#### [Short task]
Each line that holds the word "from" should be returned.

── Record set

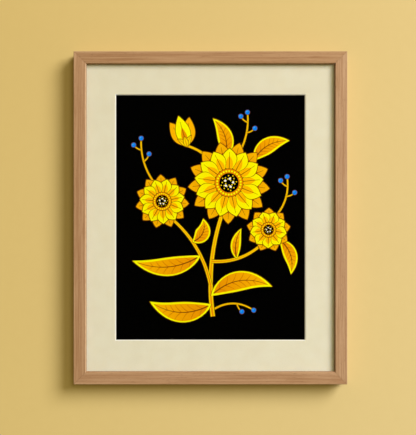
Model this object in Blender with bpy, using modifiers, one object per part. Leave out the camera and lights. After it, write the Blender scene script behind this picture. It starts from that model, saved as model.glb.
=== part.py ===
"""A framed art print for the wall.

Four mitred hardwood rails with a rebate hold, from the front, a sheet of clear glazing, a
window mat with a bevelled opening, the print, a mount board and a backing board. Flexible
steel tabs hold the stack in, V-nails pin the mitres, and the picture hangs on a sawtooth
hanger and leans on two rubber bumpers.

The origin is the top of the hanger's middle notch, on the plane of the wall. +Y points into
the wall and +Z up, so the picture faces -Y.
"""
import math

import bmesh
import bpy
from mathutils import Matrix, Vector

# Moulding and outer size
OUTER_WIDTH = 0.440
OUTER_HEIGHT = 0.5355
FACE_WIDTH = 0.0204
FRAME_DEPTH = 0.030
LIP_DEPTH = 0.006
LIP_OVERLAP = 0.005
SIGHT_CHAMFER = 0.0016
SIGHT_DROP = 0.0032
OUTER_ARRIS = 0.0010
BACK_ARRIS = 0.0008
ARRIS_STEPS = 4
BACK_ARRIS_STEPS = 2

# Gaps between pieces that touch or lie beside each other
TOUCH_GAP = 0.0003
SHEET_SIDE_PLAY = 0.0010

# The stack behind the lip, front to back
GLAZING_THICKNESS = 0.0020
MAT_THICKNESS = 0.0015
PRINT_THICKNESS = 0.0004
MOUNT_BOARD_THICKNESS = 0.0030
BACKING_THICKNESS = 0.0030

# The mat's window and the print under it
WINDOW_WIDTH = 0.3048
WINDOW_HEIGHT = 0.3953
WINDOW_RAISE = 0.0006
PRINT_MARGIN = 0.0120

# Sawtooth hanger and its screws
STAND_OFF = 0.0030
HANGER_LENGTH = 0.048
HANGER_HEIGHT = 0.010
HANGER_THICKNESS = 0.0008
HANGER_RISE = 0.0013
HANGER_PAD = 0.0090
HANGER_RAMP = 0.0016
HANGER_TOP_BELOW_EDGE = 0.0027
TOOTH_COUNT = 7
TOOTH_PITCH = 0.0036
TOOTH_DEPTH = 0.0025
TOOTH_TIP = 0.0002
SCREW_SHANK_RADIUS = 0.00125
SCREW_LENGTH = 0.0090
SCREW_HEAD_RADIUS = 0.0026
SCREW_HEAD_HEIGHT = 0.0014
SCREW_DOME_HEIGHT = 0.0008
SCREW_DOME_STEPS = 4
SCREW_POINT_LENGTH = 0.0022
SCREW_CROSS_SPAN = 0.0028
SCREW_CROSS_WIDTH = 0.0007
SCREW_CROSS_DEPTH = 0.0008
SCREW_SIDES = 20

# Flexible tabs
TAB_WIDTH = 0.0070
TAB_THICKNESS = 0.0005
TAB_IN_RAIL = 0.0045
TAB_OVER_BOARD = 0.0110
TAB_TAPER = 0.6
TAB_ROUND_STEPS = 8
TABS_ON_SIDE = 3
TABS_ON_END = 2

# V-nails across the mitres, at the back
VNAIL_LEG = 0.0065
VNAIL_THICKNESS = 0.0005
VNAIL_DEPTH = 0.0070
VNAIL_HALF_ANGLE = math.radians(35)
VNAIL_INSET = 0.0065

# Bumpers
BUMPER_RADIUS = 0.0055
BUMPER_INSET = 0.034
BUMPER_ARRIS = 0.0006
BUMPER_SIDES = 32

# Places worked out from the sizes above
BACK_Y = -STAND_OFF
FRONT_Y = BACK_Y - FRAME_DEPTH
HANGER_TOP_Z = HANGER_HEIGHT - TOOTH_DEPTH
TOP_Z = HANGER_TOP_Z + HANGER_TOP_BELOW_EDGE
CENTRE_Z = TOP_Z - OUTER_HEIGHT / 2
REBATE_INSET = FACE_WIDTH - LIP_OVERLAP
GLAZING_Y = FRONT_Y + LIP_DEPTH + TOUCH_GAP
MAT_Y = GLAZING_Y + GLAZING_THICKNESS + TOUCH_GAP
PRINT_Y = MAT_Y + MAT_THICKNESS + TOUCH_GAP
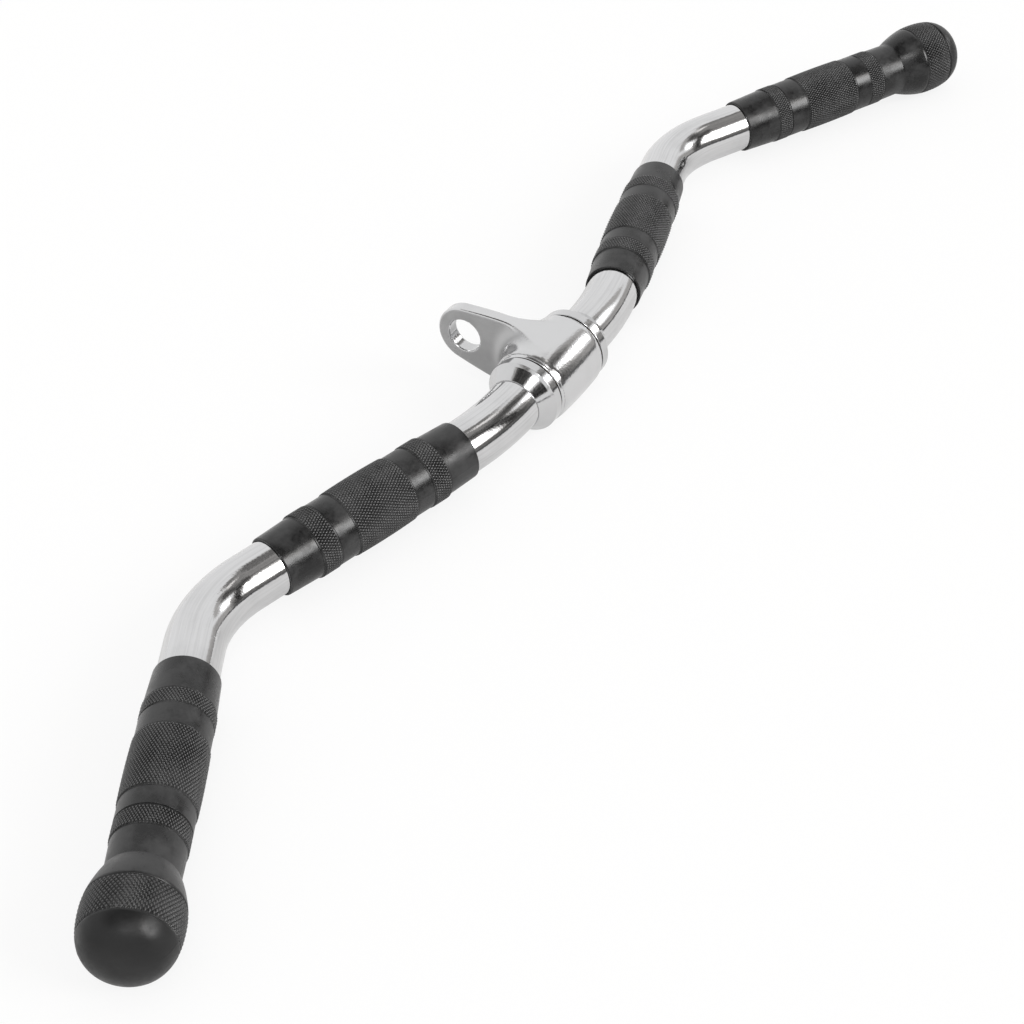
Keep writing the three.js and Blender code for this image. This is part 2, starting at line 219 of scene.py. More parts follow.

────

#### [Exercise output]
Model this object in Blender with bpy, using modifiers, one object per part. Leave out the camera and lights. After it, write the Blender scene script behind this picture. It starts from that model, saved as model.glb.
Four mitred hardwood rails with a rebate hold, from the front, a sheet of clear glazing, a
from mathutils import Matrix, Vector
# Places worked out from the sizes above